## BEGIN
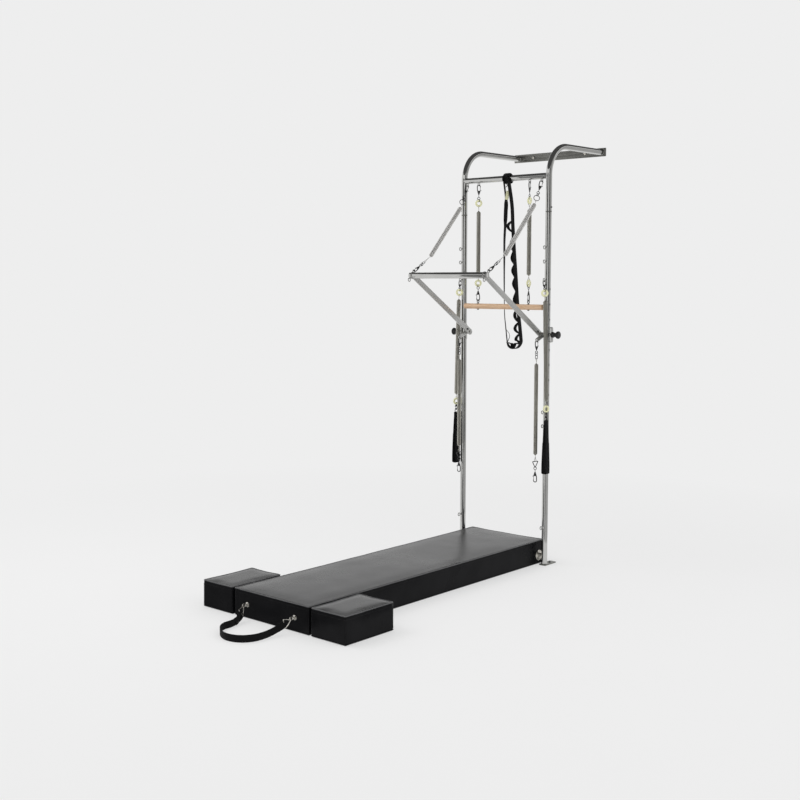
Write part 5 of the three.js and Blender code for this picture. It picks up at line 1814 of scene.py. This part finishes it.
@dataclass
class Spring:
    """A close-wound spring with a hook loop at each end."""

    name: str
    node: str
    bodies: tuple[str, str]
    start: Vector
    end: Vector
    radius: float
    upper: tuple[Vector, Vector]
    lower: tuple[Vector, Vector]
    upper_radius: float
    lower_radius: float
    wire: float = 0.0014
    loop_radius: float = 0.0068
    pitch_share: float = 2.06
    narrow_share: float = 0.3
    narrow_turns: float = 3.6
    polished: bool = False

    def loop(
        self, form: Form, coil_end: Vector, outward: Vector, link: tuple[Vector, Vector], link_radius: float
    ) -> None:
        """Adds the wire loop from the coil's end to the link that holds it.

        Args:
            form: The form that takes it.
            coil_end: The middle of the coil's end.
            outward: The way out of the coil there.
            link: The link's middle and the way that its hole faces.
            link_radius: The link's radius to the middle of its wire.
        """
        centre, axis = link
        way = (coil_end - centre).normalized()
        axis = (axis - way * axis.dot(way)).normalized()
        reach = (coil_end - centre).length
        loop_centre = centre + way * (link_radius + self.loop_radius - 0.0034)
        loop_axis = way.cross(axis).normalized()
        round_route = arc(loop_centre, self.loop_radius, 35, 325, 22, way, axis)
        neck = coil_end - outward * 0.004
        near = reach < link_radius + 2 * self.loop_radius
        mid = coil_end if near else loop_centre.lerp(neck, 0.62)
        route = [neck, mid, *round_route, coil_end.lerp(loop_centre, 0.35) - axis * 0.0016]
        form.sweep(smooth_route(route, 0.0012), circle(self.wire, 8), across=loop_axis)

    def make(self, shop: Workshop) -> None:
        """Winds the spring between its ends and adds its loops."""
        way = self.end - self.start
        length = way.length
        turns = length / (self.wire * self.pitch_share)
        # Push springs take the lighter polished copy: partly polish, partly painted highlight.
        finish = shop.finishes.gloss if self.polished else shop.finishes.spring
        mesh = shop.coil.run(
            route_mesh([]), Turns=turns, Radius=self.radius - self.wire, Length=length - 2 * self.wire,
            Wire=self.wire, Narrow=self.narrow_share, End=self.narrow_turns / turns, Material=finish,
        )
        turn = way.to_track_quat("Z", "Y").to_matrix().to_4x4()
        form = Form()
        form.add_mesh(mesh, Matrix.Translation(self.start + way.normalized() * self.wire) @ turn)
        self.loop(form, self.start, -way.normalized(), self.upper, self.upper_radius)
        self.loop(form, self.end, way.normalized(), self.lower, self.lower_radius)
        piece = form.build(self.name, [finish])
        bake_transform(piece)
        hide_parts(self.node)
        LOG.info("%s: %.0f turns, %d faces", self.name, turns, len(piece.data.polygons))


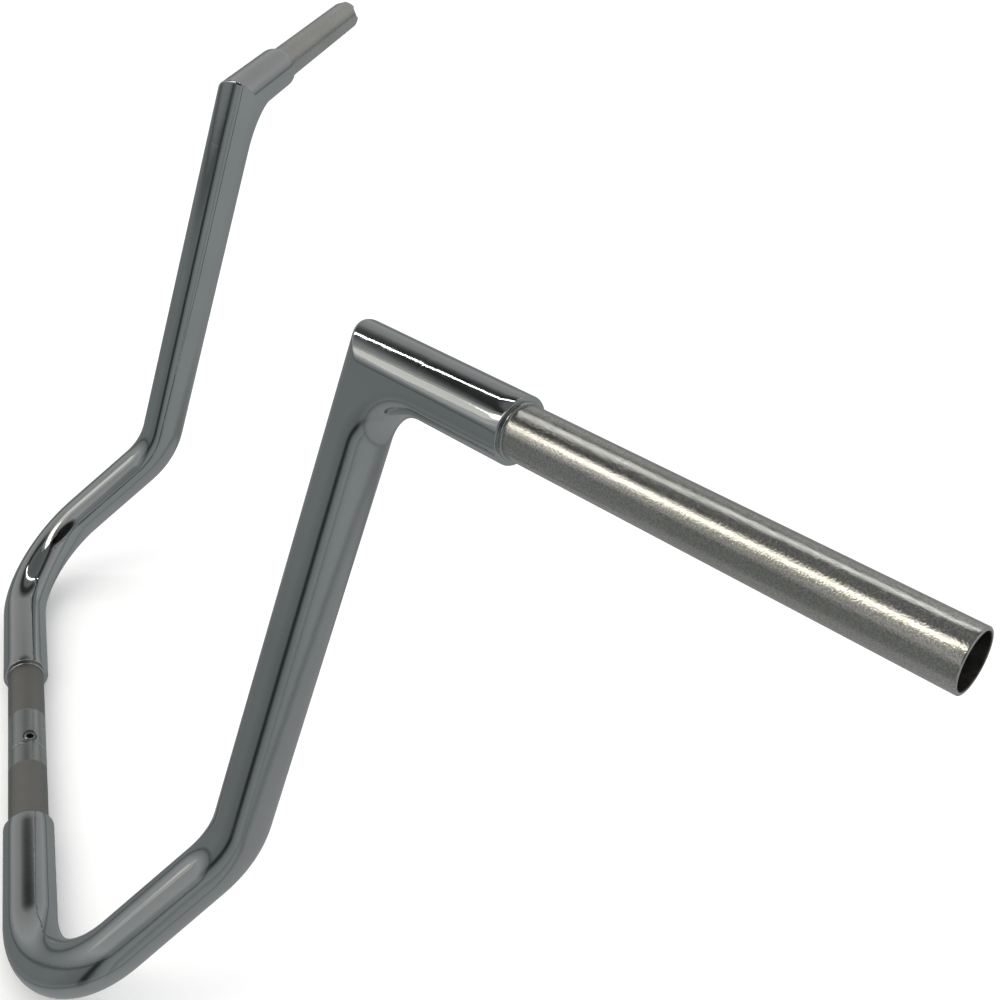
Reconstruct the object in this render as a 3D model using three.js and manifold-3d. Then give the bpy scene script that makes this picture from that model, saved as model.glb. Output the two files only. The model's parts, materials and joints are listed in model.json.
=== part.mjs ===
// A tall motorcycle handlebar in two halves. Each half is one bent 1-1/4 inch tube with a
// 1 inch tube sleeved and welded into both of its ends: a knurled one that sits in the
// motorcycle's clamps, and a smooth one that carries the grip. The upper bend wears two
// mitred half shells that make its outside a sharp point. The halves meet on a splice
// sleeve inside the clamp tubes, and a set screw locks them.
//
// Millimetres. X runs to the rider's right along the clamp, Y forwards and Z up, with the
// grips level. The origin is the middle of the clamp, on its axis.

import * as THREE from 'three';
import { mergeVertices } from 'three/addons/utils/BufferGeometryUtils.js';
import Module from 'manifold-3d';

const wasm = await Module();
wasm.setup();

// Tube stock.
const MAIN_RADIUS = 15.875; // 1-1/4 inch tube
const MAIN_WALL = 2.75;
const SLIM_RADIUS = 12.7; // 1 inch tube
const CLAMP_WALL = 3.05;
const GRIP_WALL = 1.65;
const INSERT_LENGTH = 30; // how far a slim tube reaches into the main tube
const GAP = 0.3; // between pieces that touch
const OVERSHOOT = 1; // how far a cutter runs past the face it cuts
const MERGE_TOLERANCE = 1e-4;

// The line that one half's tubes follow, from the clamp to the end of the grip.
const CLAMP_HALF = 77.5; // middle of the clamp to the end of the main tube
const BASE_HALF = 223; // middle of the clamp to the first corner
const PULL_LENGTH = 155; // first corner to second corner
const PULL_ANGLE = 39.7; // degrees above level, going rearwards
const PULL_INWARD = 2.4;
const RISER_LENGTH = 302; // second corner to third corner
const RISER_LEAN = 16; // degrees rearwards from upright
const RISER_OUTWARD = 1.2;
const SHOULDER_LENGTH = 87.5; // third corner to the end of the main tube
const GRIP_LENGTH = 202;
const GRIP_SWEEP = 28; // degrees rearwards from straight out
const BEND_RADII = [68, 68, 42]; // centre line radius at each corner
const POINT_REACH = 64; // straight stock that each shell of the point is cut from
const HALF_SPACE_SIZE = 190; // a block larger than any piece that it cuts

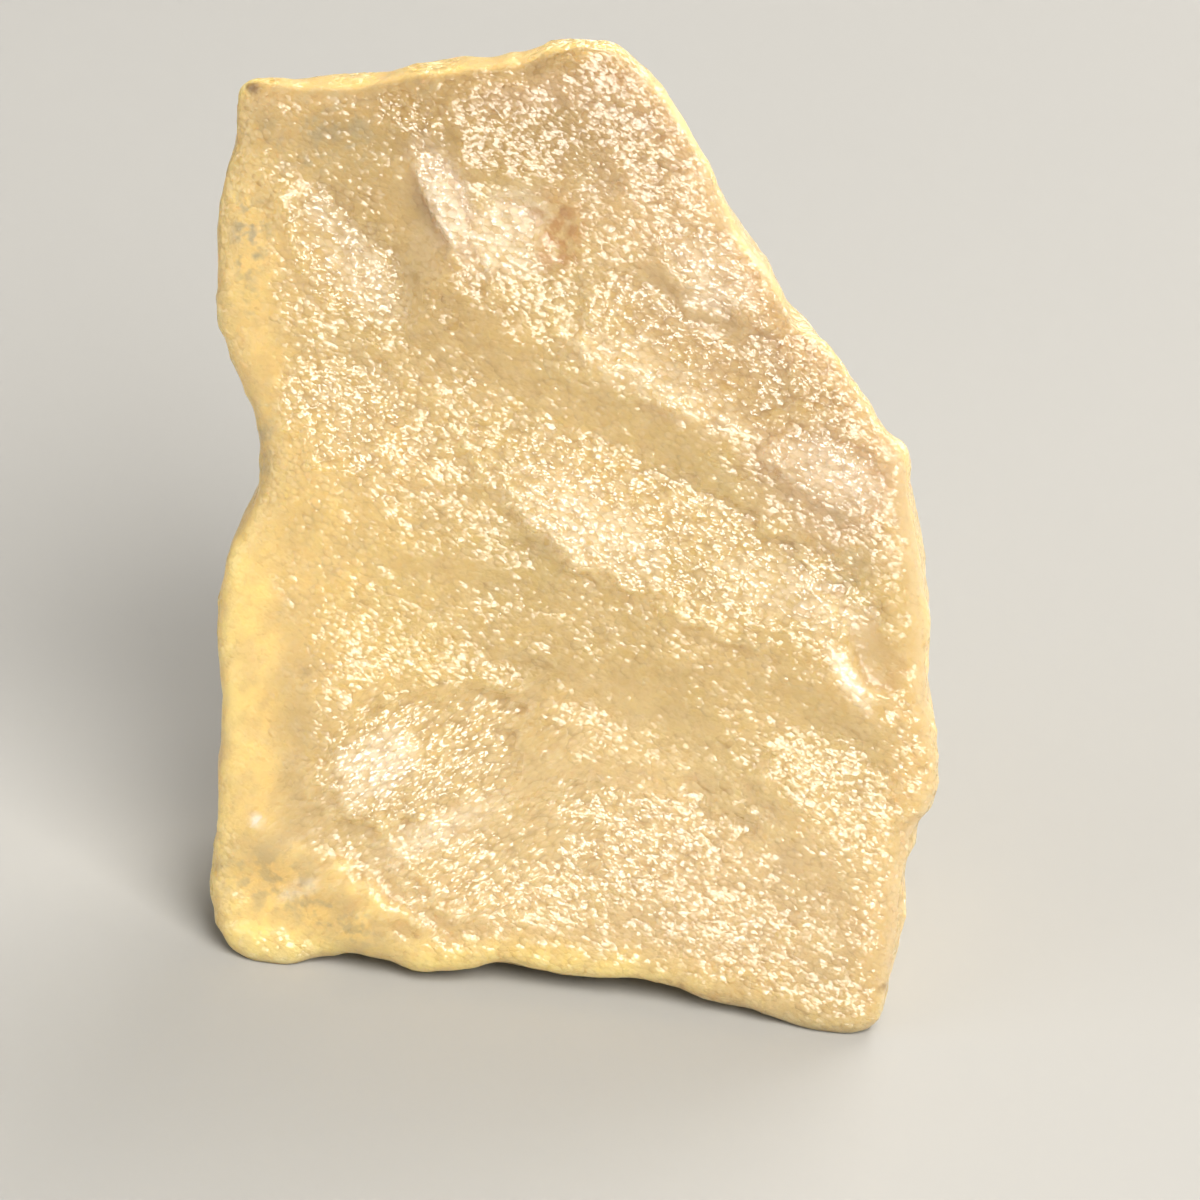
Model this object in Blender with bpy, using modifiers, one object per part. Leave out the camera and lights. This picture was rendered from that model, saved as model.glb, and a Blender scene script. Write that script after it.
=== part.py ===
## END
In the listing above, reproduce the first line and each one after it through the line that contains "close-wound spring with".

> _THE RESULT_:
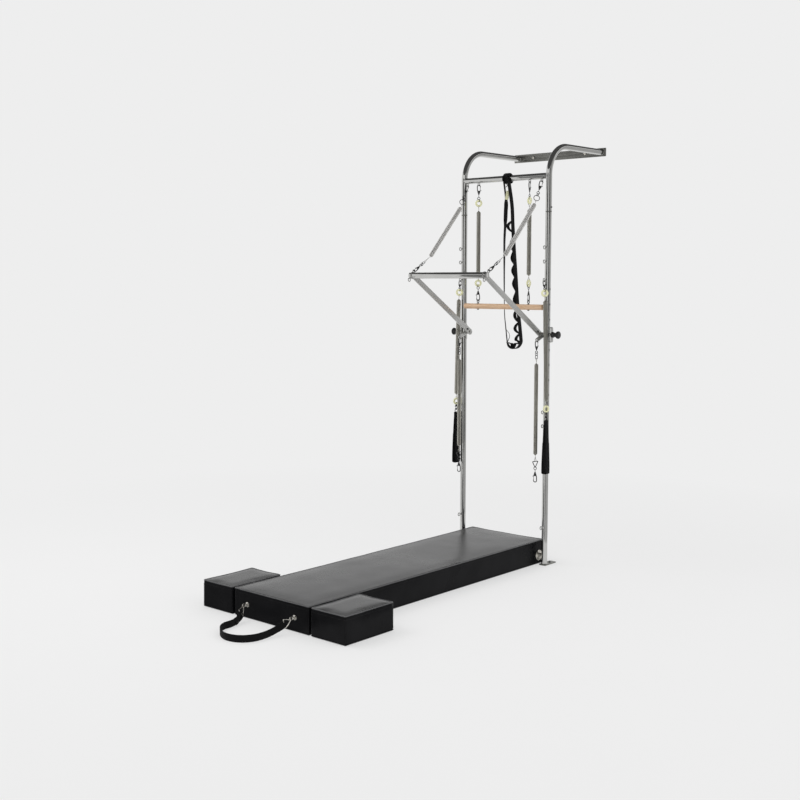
Write part 5 of the three.js and Blender code for this picture. It picks up at line 1814 of scene.py. This part finishes it.
@dataclass
class Spring:
    """A close-wound spring with a hook loop at each end."""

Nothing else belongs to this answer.